The change has two partners. First is the Israeli contribution, which includes the construction of the security barrier and the continued IDF presence, although scaled back, in the West Bank. The second is the PA, which has recognized that a weak and even nonexistent Hamas in the West Bank is in its strategic interest.

From an Israeli perspective this is actually a better state of affairs. “We prefer that the PA fights Hamas for itself and not because it wants to save our lives,” explains a senior IDF officer. “Under [Yasser] Arafat whenever we complained that the PA wasn’t doing enough to fight terror, it would round up some Hamas terrorists and then release them the next day.

Nowadays that doesn’t happen, since it is really in the PA’s interest to keep the Hamas operatives in jail.”

Without a doubt, a major catalyst in the change has been the security and civil coordination led by Mordechai and the Civil Administration. Mordechai has been in his post for close to four years and will step down at the end of the year. He previously served as head of the Gaza Coordination and Liaison Administration, as well as in Military Intelligence.

Mordechai is what the IDF calls an Arabist. He speaks fluent Arabic, is intimately familiar with Palestinian culture and society, and has cultivated a close relationship with top PA officials, including Prime Minister Salaam Fayad.

During the last round of peace talks under former prime minister Ehud Olmert, Mordechai served as the IDF’s liaison to the negotiations and served the Israeli team as something of a consultant on security affairs.


The current proximity talks have yet to reach the stage where Mordechai is needed, but when and if they do, he will most likely be called in to play a role.

Together with OC Central Command Maj.-Gen. Avi Mizrahi and his predecessor, current military attaché in Washington Maj.-Gen. Gadi Shamni, Mordechai has completely revolutionized the West Bank. If just up until a year ago, the Central Command’s official orders were to prevent terror and defend Israel, today there is another line that reads: “To continue civil and security cooperation with the PA.”

“Coordination is built-in to the military system today,” the senior officer explains.

The new reality has stood a number of recent tests and succeeded. First was Operation Cast Lead last winter. One would have expected, based on past experience, that the IDF would impose a full closure on the West Bank during the fighting in Gaza out of fear that it could also turn violent. But the decision was made to leave the crossings open and it paid off – no violence and no terrorism.
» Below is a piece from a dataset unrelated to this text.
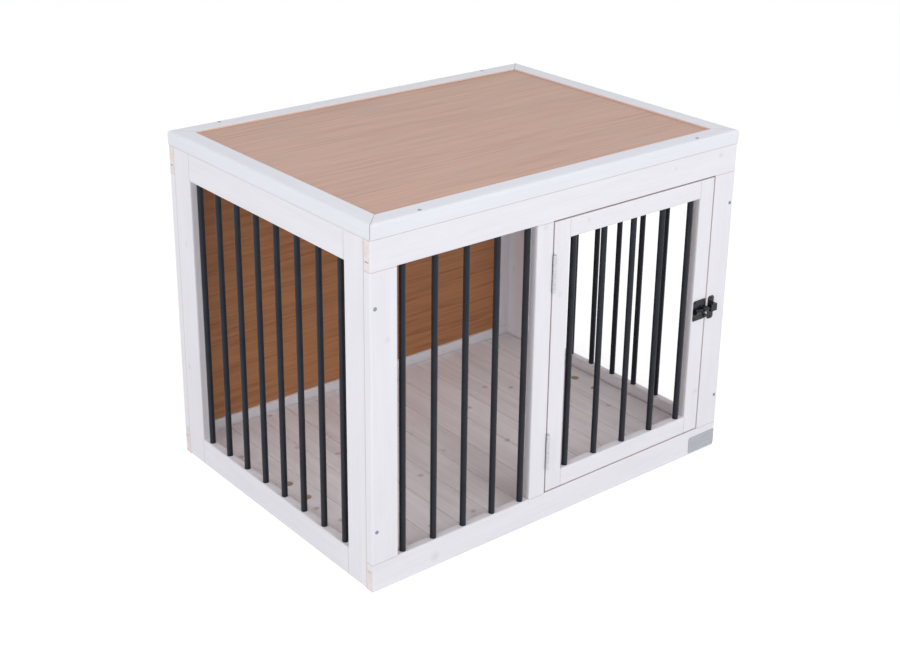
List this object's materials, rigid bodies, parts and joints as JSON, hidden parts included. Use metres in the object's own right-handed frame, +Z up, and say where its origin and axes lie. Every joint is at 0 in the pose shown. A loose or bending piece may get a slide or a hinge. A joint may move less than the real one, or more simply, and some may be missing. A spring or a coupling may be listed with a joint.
{
  "type": "dog crate end table",
  "caption": "Wooden dog crate end table with steel bars, a hinged barred door with a barrel bolt, a slatted floor and a framed table top.",
  "frame": {"origin": "middle of the overall width and depth, with the knob of the bolt, on the ground", "axes": "+X along the front to the right, +Y towards the back, +Z up"},
  "size_m": [0.901, 0.687, 0.703],
  "materials": {
    "frame_paint": "satin",
    "top_frame_paint": "satin",
    "top_veneer": "satin",
    "back_plywood": "matte",
    "floor_wood": "matte",
    "batten_wood": "matte",
    "bar_steel": "satin",
    "zinc_steel": "satin",
    "black_iron": "gloss"
  },
  "bodies": {
    "frame": {"front_top_rail": "frame_paint", "front_bottom_rail": "frame_paint", "front_left_stile": "frame_paint", "front_middle_stile": "frame_paint", "front_right_stile": "frame_paint", "back_top_rail": "frame_paint", "back_bottom_rail": "frame_paint", "back_left_stile": "frame_paint", "back_right_stile": "frame_paint", "back_panel": "back_plywood", "left_front_stile": "frame_paint", "left_back_stile": "frame_paint", "left_top_rail": "frame_paint", "left_bottom_rail": "frame_paint", "right_front_stile": "frame_paint", "right_back_stile": "frame_paint", "right_top_rail": "frame_paint", "right_bottom_rail": "frame_paint", "top_front_rail": "top_frame_paint", "top_back_rail": "top_frame_paint", "top_left_rail": "top_frame_paint", "top_right_rail": "top_frame_paint", "top_panel": "top_veneer", "front_bars": "bar_steel", "left_bars": "bar_steel", "right_bars": "bar_steel", "upper_hinge_frame_leaf": "zinc_steel", "lower_hinge_frame_leaf": "zinc_steel", "hinge_pins": "zinc_steel", "bolt_keeper": "black_iron", "front_floor_cleat": "batten_wood", "back_floor_cleat": "batten_wood"},
    "door": {"door_hinge_stile": "frame_paint", "door_latch_stile": "frame_paint", "door_top_rail": "frame_paint", "door_bottom_rail": "frame_paint", "door_bars": "bar_steel", "upper_hinge_door_leaf": "zinc_steel", "lower_hinge_door_leaf": "zinc_steel", "bolt_plate": "black_iron"},
    "bolt": {"sliding_bolt": "black_iron"},
    "floor": {"floor_board_01": "floor_wood", "floor_board_02": "floor_wood", "floor_board_03": "floor_wood", "floor_board_04": "floor_wood", "floor_board_05": "floor_wood", "floor_board_06": "floor_wood", "floor_board_07": "floor_wood", "floor_board_08": "floor_wood", "floor_board_09": "floor_wood", "floor_board_10": "floor_wood", "floor_board_11": "floor_wood", "floor_board_12": "floor_wood", "floor_front_batten": "batten_wood", "floor_back_batten": "batten_wood"}
  },
  "joints": [
    {"name": "door_hinge", "type": "hinge", "parent": "frame", "child": "door", "pos_m": [-0.038, -0.3281, 0.332], "axis": [0, 0, -1], "range_deg": [0, 170]},
    {"name": "bolt_slide", "type": "slide", "parent": "door", "child": "bolt", "axis": [-1, 0, 0], "range_m": [0, 0.011]},
    {"name": "floor_lift", "type": "slide", "parent": "frame", "child": "floor", "axis": [0, 0, 1], "range_m": [0, 0.6]}
  ]
}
The next test came in October surrounding the Temple Mount. Then there was an arson attack against a mosque in the village of Yasuf. Most recently was last week’s raid on the international aid flotilla which ended with nine dead passengers. All of these ended without violence or an increase in terrorism in the West Bank.

This does not mean that the possibility for a new round of violence does not exist, but the understanding within the IDF is that for this to happen it would need to have the support of the PA and involve the security forces, most of which are undergoing USdirected training in Jordan.
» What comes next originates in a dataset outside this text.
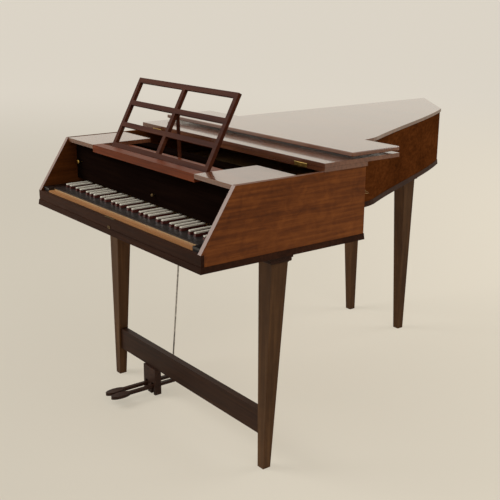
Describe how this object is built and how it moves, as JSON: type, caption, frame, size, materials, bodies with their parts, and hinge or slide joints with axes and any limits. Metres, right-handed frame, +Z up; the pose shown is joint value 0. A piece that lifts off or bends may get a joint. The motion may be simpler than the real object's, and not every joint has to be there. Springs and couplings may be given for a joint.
{
  "type": "harpsichord",
  "caption": "Wing-shaped plucked-string keyboard instrument with reversed key colours, folded-back lid flaps, a raised music desk, pedals and four tapered legs.",
  "frame": {"origin": "middle of the bounding box in plan, on the floor", "axes": "+Z up, the keyboard faces -Y, the tail points to +Y, the cheek and bent side are at +X"},
  "size_m": [0.9356, 1.8112, 1.0412],
  "materials": {
    "polished_mahogany": "French polished",
    "dark_mahogany": "French polished, dark",
    "lid_mahogany": "French polished, glossy",
    "brass": "polished",
    "steel": "drawn wire",
    "ebony": "oiled ebony",
    "bone": "bone-topped limewood",
    "pine": "planed softwood"
  },
  "bodies": {
    "case": {"base_moulding": "dark_mahogany", "belly_rail": "pine", "bentside": "polished_mahogany", "bottom_board": "pine", "bridge": "dark_mahogany", "cheek": "polished_mahogany", "deck_block_left": "polished_mahogany", "deck_block_right": "polished_mahogany", "desk_tray": "polished_mahogany", "escutcheon": "brass", "front_rail": "dark_mahogany", "jack_rail": "dark_mahogany", "key_block_left": "ebony", "key_block_right": "ebony", "key_frame": "pine", "key_slip": "pine", "leg_front_left": "polished_mahogany", "leg_front_right": "polished_mahogany", "leg_rear_left": "polished_mahogany", "leg_rear_right": "polished_mahogany", "lid_hinge": "brass", "lock_plate": "brass", "nameboard": "dark_mahogany", "nameboard_knob": "brass", "pedal_block": "dark_mahogany", "soundboard": "pine", "spine": "polished_mahogany", "stretcher": "polished_mahogany", "tail": "polished_mahogany", "wrest_plank": "pine"},
    "lid": {"main_lid": "lid_mahogany", "flap_hinge_left": "brass", "flap_hinge_right": "brass"},
    "flap": {"front_flap": "lid_mahogany"},
    "lower_flap": {"slope_flap": "lid_mahogany"},
    "desk": {"music_desk": "dark_mahogany"},
    "strut": {"desk_strut": "dark_mahogany"},
    "stop": {"hand_stop": "brass"},
    "register": {"jack_slide": "pine"},
    "pedal_l": {"pedal_left": "dark_mahogany"},
    "pedal_r": {"pedal_right": "dark_mahogany"},
    "trap_l": {"rod_left": "steel"},
    "trap_r": {"rod_right": "steel"},
    "key_c1_lever": {"key_c1": "ebony"},
    "key_c1s_lever": {"key_c1s": "bone"},
    "key_d1_lever": {"key_d1": "ebony"},
    "key_d1s_lever": {"key_d1s": "bone"},
    "key_e1_lever": {"key_e1": "ebony"},
    "key_f1_lever": {"key_f1": "ebony"},
    "key_f1s_lever": {"key_f1s": "bone"},
    "key_g1_lever": {"key_g1": "ebony"},
    "key_g1s_lever": {"key_g1s": "bone"},
    "key_a1_lever": {"key_a1": "ebony"},
    "key_a1s_lever": {"key_a1s": "bone"},
    "key_b1_lever": {"key_b1": "ebony"},
    "key_c2_lever": {"key_c2": "ebony"},
    "key_c2s_lever": {"key_c2s": "bone"},
    "key_d2_lever": {"key_d2": "ebony"},
    "key_d2s_lever": {"key_d2s": "bone"},
    "key_e2_lever": {"key_e2": "ebony"}
  },
  "joints": [
    {"name": "lid_open", "type": "hinge", "parent": "case", "child": "lid", "pos_m": [-0.4652, -0.5074, 0.8438], "axis": [0, -1, 0], "range_deg": [0, 65]},
    {"name": "flap_turn", "type": "hinge", "parent": "lid", "child": "flap", "pos_m": [0.00275, -0.5091, 0.85555], "axis": [1, 0, 0], "range_deg": [0, 88]},
    {"name": "lower_flap_turn", "type": "hinge", "parent": "flap", "child": "lower_flap", "pos_m": [0.00275, -0.22695, 0.87075], "axis": [-1, 0, 0], "range_deg": [0, 180]},
    {"name": "desk_fold", "type": "hinge", "parent": "case", "child": "desk", "pos_m": [0.00275, -0.7381, 0.8375], "axis": [-1, 0, 0], "range_deg": [0, 61.9]},
    {"name": "strut_swing", "type": "hinge", "parent": "desk", "child": "strut", "pos_m": [0.00275, -0.6649, 0.95485], "axis": [1, 0, 0], "range_deg": [0, 149.8]},
    {"name": "hand_stop_slide", "type": "slide", "parent": "case", "child": "stop", "axis": [1, 0, 0], "range_m": [0, 0.01]},
    {"name": "register_slide", "type": "slide", "parent": "case", "child": "register", "axis": [1, 0, 0], "range_m": [0, 0.003]},
    {"name": "pedal_press_l", "type": "hinge", "parent": "case", "child": "pedal_l", "pos_m": [-0.21225, -0.6551, 0.033], "axis": [1, 0, 0], "range_deg": [0, 7], "stiffness_Nm_per_rad": 6, "springref_deg": -8.59},
    {"name": "trap_rise_l", "type": "slide", "parent": "case", "child": "trap_l", "axis": [0, 0.0837, 0.9965], "range_m": [0, 0.0115]},
    {"name": "pedal_press_r", "type": "hinge", "parent": "case", "child": "pedal_r", "pos_m": [-0.17625, -0.6551, 0.033], "axis": [1, 0, 0], "range_deg": [0, 7], "stiffness_Nm_per_rad": 6, "springref_deg": -8.59},
    {"name": "trap_rise_r", "type": "slide", "parent": "case", "child": "trap_r", "axis": [0, 0.0837, 0.9965], "range_m": [0, 0.0115]},
    {"name": "key_c1_press", "type": "hinge", "parent": "case", "child": "key_c1_lever", "pos_m": [-0.00864, -0.6771, 0.681], "axis": [1, 0, 0], "range_deg": [0, 2.1], "stiffness_Nm_per_rad": 1, "springref_deg": -6.88},
    {"name": "key_c1s_press", "type": "hinge", "parent": "case", "child": "key_c1s_lever", "pos_m": [0.00095, -0.6771, 0.681], "axis": [1, 0, 0], "range_deg": [0, 2.1], "stiffness_Nm_per_rad": 1, "springref_deg": -6.88},
    {"name": "key_d1_press", "type": "hinge", "parent": "case", "child": "key_d1_lever", "pos_m": [0.01414, -0.6771, 0.681], "axis": [1, 0, 0], "range_deg": [0, 2.1], "stiffness_Nm_per_rad": 1, "springref_deg": -6.88},
    {"name": "key_d1s_press", "type": "hinge", "parent": "case", "child": "key_d1s_lever", "pos_m": [0.02734, -0.6771, 0.681], "axis": [1, 0, 0], "range_deg": [0, 2.1], "stiffness_Nm_per_rad": 1, "springref_deg": -6.88},
    {"name": "key_e1_press", "type": "hinge", "parent": "case", "child": "key_e1_lever", "pos_m": [0.03693, -0.6771, 0.681], "axis": [1, 0, 0], "range_deg": [0, 2.1], "stiffness_Nm_per_rad": 1, "springref_deg": -6.88},
    {"name": "key_f1_press", "type": "hinge", "parent": "case", "child": "key_f1_lever", "pos_m": [0.05971, -0.6771, 0.681], "axis": [1, 0, 0], "range_deg": [0, 2.1], "stiffness_Nm_per_rad": 1, "springref_deg": -6.88},
    {"name": "key_f1s_press", "type": "hinge", "parent": "case", "child": "key_f1s_lever", "pos_m": [0.06891, -0.6771, 0.681], "axis": [1, 0, 0], "range_deg": [0, 2.1], "stiffness_Nm_per_rad": 1, "springref_deg": -6.88},
    {"name": "key_g1_press", "type": "hinge", "parent": "case", "child": "key_g1_lever", "pos_m": [0.0825, -0.6771, 0.681], "axis": [1, 0, 0], "range_deg": [0, 2.1], "stiffness_Nm_per_rad": 1, "springref_deg": -6.88},
    {"name": "key_g1s_press", "type": "hinge", "parent": "case", "child": "key_g1s_lever", "pos_m": [0.09389, -0.6771, 0.681], "axis": [1, 0, 0], "range_deg": [0, 2.1], "stiffness_Nm_per_rad": 1, "springref_deg": -6.88},
    {"name": "key_a1_press", "type": "hinge", "parent": "case", "child": "key_a1_lever", "pos_m": [0.10529, -0.6771, 0.681], "axis": [1, 0, 0], "range_deg": [0, 2.1], "stiffness_Nm_per_rad": 1, "springref_deg": -6.88},
    {"name": "key_a1s_press", "type": "hinge", "parent": "case", "child": "key_a1s_lever", "pos_m": [0.11848, -0.6771, 0.681], "axis": [1, 0, 0], "range_deg": [0, 2.1], "stiffness_Nm_per_rad": 1, "springref_deg": -6.88},
    {"name": "key_b1_press", "type": "hinge", "parent": "case", "child": "key_b1_lever", "pos_m": [0.12807, -0.6771, 0.681], "axis": [1, 0, 0], "range_deg": [0, 2.1], "stiffness_Nm_per_rad": 1, "springref_deg": -6.88},
    {"name": "key_c2_press", "type": "hinge", "parent": "case", "child": "key_c2_lever", "pos_m": [0.15086, -0.6771, 0.681], "axis": [1, 0, 0], "range_deg": [0, 2.1], "stiffness_Nm_per_rad": 1, "springref_deg": -6.88},
    {"name": "key_c2s_press", "type": "hinge", "parent": "case", "child": "key_c2s_lever", "pos_m": [0.16045, -0.6771, 0.681], "axis": [1, 0, 0], "range_deg": [0, 2.1], "stiffness_Nm_per_rad": 1, "springref_deg": -6.88},
    {"name": "key_d2_press", "type": "hinge", "parent": "case", "child": "key_d2_lever", "pos_m": [0.17364, -0.6771, 0.681], "axis": [1, 0, 0], "range_deg": [0, 2.1], "stiffness_Nm_per_rad": 1, "springref_deg": -6.88},
    {"name": "key_d2s_press", "type": "hinge", "parent": "case", "child": "key_d2s_lever", "pos_m": [0.18684, -0.6771, 0.681], "axis": [1, 0, 0], "range_deg": [0, 2.1], "stiffness_Nm_per_rad": 1, "springref_deg": -6.88},
    {"name": "key_e2_press", "type": "hinge", "parent": "case", "child": "key_e2_lever", "pos_m": [0.19643, -0.6771, 0.681], "axis": [1, 0, 0], "range_deg": [0, 2.1], "stiffness_Nm_per_rad": 1, "springref_deg": -6.88}
  ],
  "couplings": [
    {"joint": "strut_swing", "follows": "desk_fold", "ratio": 2.42},
    {"joint": "register_slide", "follows": "hand_stop_slide", "ratio": 0.3},
    {"joint": "trap_rise_l", "follows": "pedal_press_l", "m_per_rad": 0.0905},
    {"joint": "trap_rise_r", "follows": "pedal_press_r", "m_per_rad": 0.0675}
  ]
}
Five US-trained battalions have already deployed in cities including Jericho, Nablus, Jenin and Hebron, alongside seven existing regional battalions. A sixth battalion has already left for Jordan for training and by the end of 2011 another five will have undergone training. Add the police and the Presidential Guard and the number of armed PA security officers will come to approximately 20,000.

But Israel is not overly concerned with this. While the PA has decided to boycott products produced in the settlements and fights Israel on the international front, it will, according to military assessments, take a lot for the current leadership – Fayyad and President Mahmoud Abbas – to abandon everything in a new intifada that will ultimately be smothered by the IDF.
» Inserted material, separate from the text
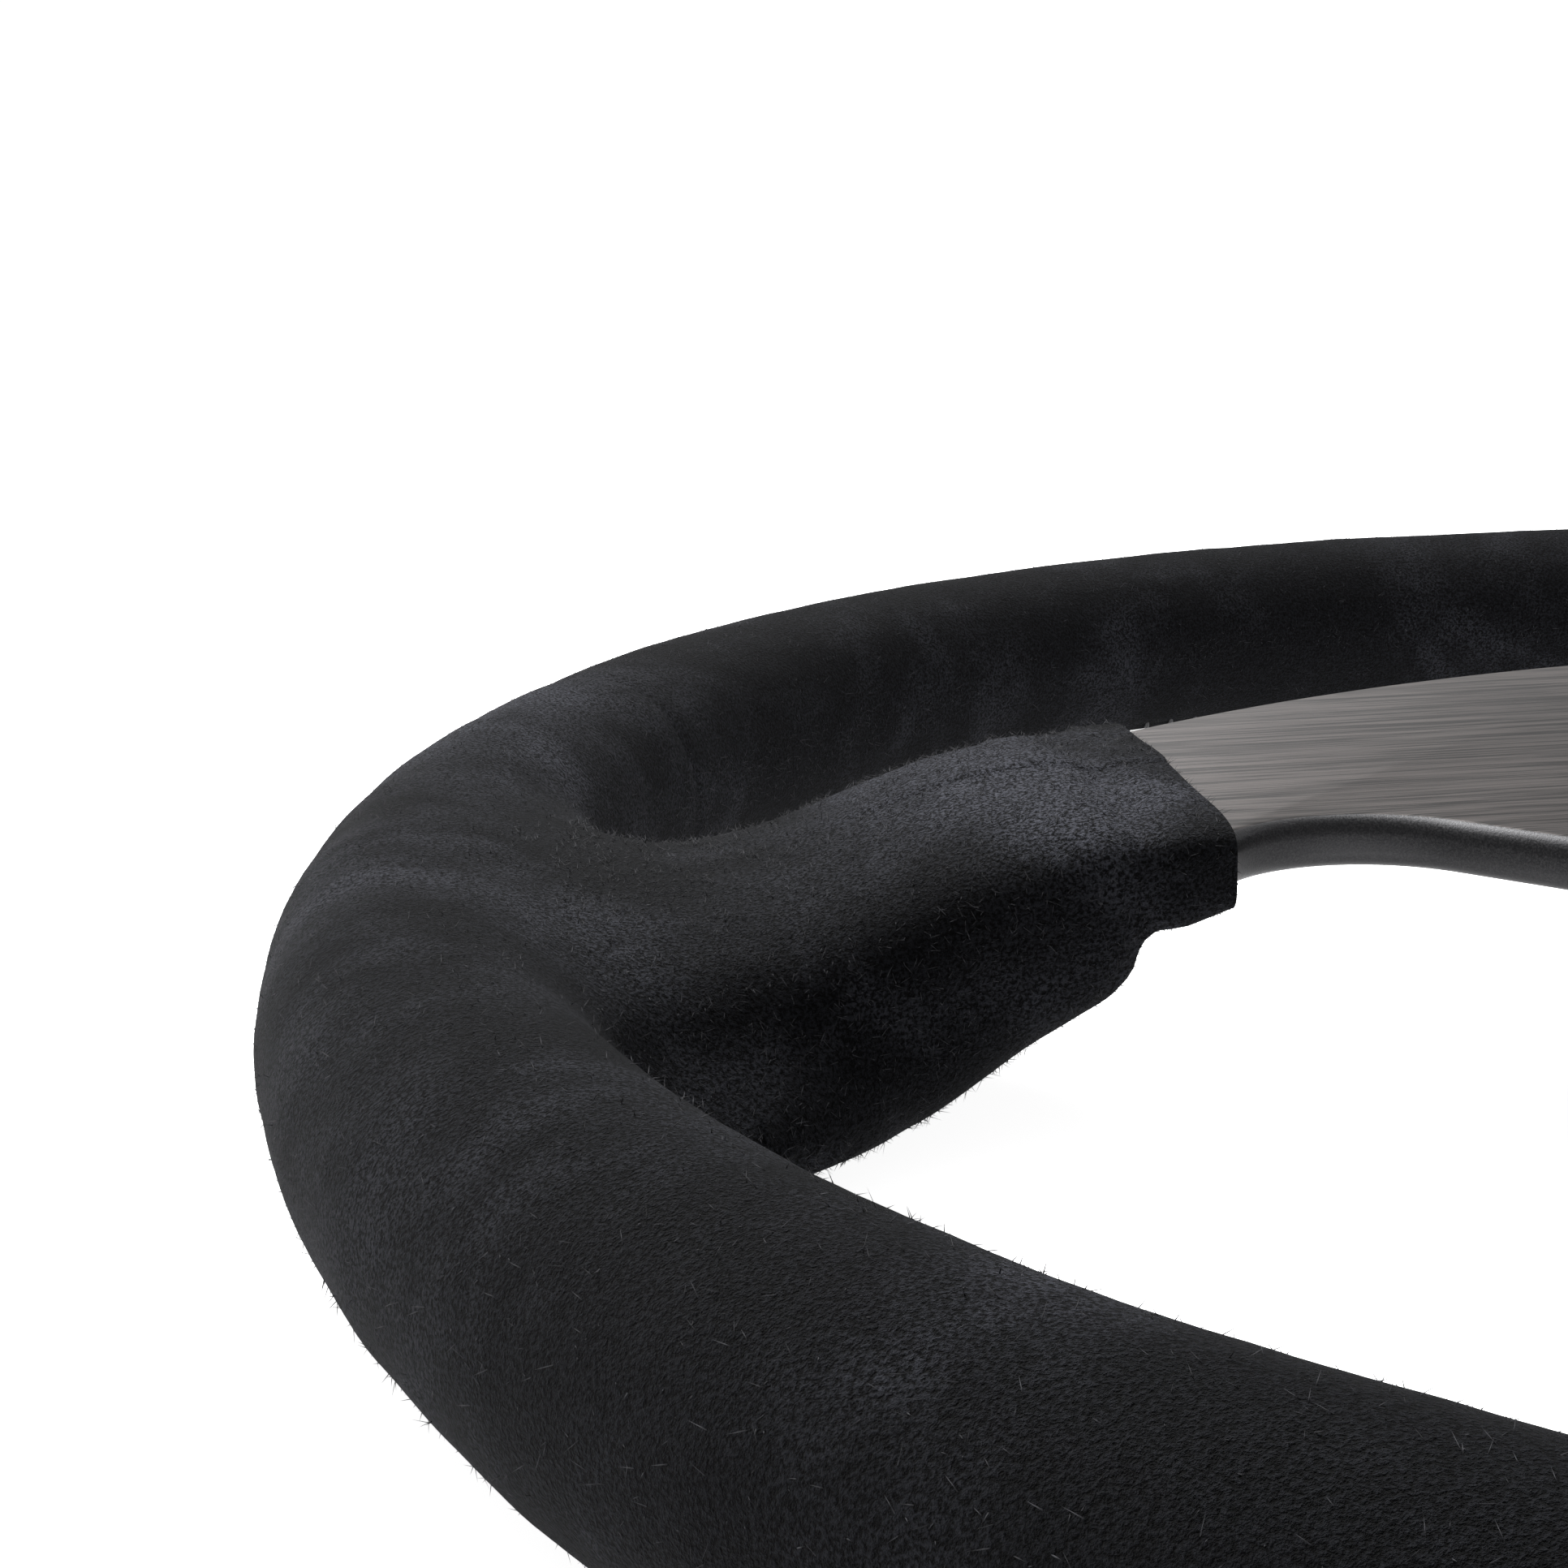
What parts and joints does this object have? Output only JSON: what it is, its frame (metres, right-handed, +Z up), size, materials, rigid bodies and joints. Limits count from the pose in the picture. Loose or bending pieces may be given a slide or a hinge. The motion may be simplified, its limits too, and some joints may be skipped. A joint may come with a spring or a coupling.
{
  "type": "quick release steering wheel",
  "caption": "Dished competition steering wheel with suede-covered rim and arms, horn button, and ball-lock quick release hub with a sliding collar.",
  "frame": {"origin": "under the wheel's centre, on the surface that the rim rests on", "axes": "+Z up along the column axis, towards the column; twelve o'clock on the rim is +Y; spokes along -X, +X and -Y"},
  "size_m": [0.35, 0.35, 0.0785],
  "materials": {
    "suede": "black suede, short nap",
    "foam": "moulded polyurethane foam",
    "steel": "bright steel",
    "anodised_plate": "brushed, dark anodised, satin edge",
    "hub_metal": "black anodised",
    "collar_metal": "satin anodised",
    "screw_steel": "black oxide",
    "black_plastic": "fine moulded texture",
    "rubber": "matt",
    "brass": "bright"
  },
  "bodies": {
    "wheel": {"suede_cover": "suede", "foam_grip": "foam", "rim_core": "steel", "spoke_plate": "anodised_plate", "release_hub": "hub_metal", "collar_stop_ring": "screw_steel", "collar_spring": "steel", "horn_ring": "hub_metal", "horn_housing": "black_plastic", "horn_terminal_1": "brass", "horn_terminal_2": "brass", "horn_spring": "steel", "wheel_screw_1": "screw_steel", "wheel_screw_2": "screw_steel", "wheel_screw_3": "screw_steel", "wheel_screw_4": "screw_steel", "wheel_screw_5": "screw_steel", "wheel_screw_6": "screw_steel"},
    "collar": {"release_collar": "collar_metal", "collar_grip_band": "rubber"},
    "button": {"horn_button": "black_plastic", "horn_contact_disc": "brass"},
    "ball_1": {"lock_ball_1": "steel"},
    "ball_2": {"lock_ball_2": "steel"},
    "ball_3": {"lock_ball_3": "steel"},
    "ball_4": {"lock_ball_4": "steel"},
    "ball_5": {"lock_ball_5": "steel"},
    "ball_6": {"lock_ball_6": "steel"}
  },
  "joints": [
    {"name": "collar_slide", "type": "slide", "parent": "wheel", "child": "collar", "axis": [0, 0, -1], "range_m": [0, 0.007], "stiffness_N_per_m": 1500, "springref_m": -0.006, "deforming": ["collar_spring"]},
    {"name": "horn_press", "type": "slide", "parent": "wheel", "child": "button", "axis": [0, 0, 1], "range_m": [0, 0.002], "stiffness_N_per_m": 800, "springref_m": -0.002, "deforming": ["horn_spring"]},
    {"name": "ball_1_slide", "type": "slide", "parent": "wheel", "child": "ball_1", "axis": [1, 0, 0], "range_m": [0, 0.0013]},
    {"name": "ball_2_slide", "type": "slide", "parent": "wheel", "child": "ball_2", "axis": [0.5, 0.866, 0], "range_m": [0, 0.0013]},
    {"name": "ball_3_slide", "type": "slide", "parent": "wheel", "child": "ball_3", "axis": [-0.5, 0.866, 0], "range_m": [0, 0.0013]},
    {"name": "ball_4_slide", "type": "slide", "parent": "wheel", "child": "ball_4", "axis": [-1, 0, 0], "range_m": [0, 0.0013]},
    {"name": "ball_5_slide", "type": "slide", "parent": "wheel", "child": "ball_5", "axis": [-0.5, -0.866, 0], "range_m": [0, 0.0013]},
    {"name": "ball_6_slide", "type": "slide", "parent": "wheel", "child": "ball_6", "axis": [0.5, -0.866, 0], "range_m": [0, 0.0013]}
  ],
  "couplings": [
    {"joint": "ball_1_slide", "follows": "collar_slide", "ratio": 0.1857},
    {"joint": "ball_2_slide", "follows": "collar_slide", "ratio": 0.1857},
    {"joint": "ball_3_slide", "follows": "collar_slide", "ratio": 0.1857},
    {"joint": "ball_4_slide", "follows": "collar_slide", "ratio": 0.1857},
    {"joint": "ball_5_slide", "follows": "collar_slide", "ratio": 0.1857},
    {"joint": "ball_6_slide", "follows": "collar_slide", "ratio": 0.1857}
  ]
}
Therefore, the Civil Administration’s current focus is on increasing coordination not just on security but also economics. The numbers speak for themselves.

In 2009, the number of cars imported into the West Bank climbed by a whopping 49.5 percent. In the first quarter of 2010, there was already an additional rise of 26.8%. In 2006, just as the second intifada was winding down, a mere 2,871 cars were imported. In 2009, the number was close to 15,000.

Take GDP as another example. In 2009, the GDP grew by 6.7%. World Bank predictions are that it will climb by another 8% this year. Profits for banks have also increased by 35%, as Palestinians last year deposited $6.2 billion.

Lastly, in 2002, 28.3% of Palestinians in the West Bank were without work. In 2005, the number dropped to 20%. Today, it is at 16.5%. In Israel, the unemployment rate is close to 8%. In Jericho it is 7%.

A lot of the improvement has to do with increased foreign investment – rising by the hundreds of millions of dollars on an annual basis – but also due to an Israeli decision to allow Israeli Arabs to travel freely with their own cars into Palestinian cities to purchase goods. On Fridays and Saturdays, PA police prevent residents from parking on streets at the entrance to the cities so there will be room for Israeli Arabs to park.

A lot of this has been made possible by the calculated risks Mizrahi and Mordechai have taken in lifting checkpoints and dirt roadblocks over the past two years. In 2008, there were 41 manned checkpoints.

Today, there are 14. This has a direct impact on regular people’s lives. If a Palestinian in Jenin used to pass four-to-five checkpoints on his way to Hebron, today he will pass one, which he will likely be waved through without having to stop.

The main challenge will come when Fayyad’s twoyear statehood plan, which calls for the establishment of an independent Palestinian state by the summer of 2011, comes to fruition. The PA could decide to take its case to the UN Security Council. If Prime Minister Binyamin Netanyahu feels under international siege due to the flotilla raid, it will be interesting to see how he reacts a year from now.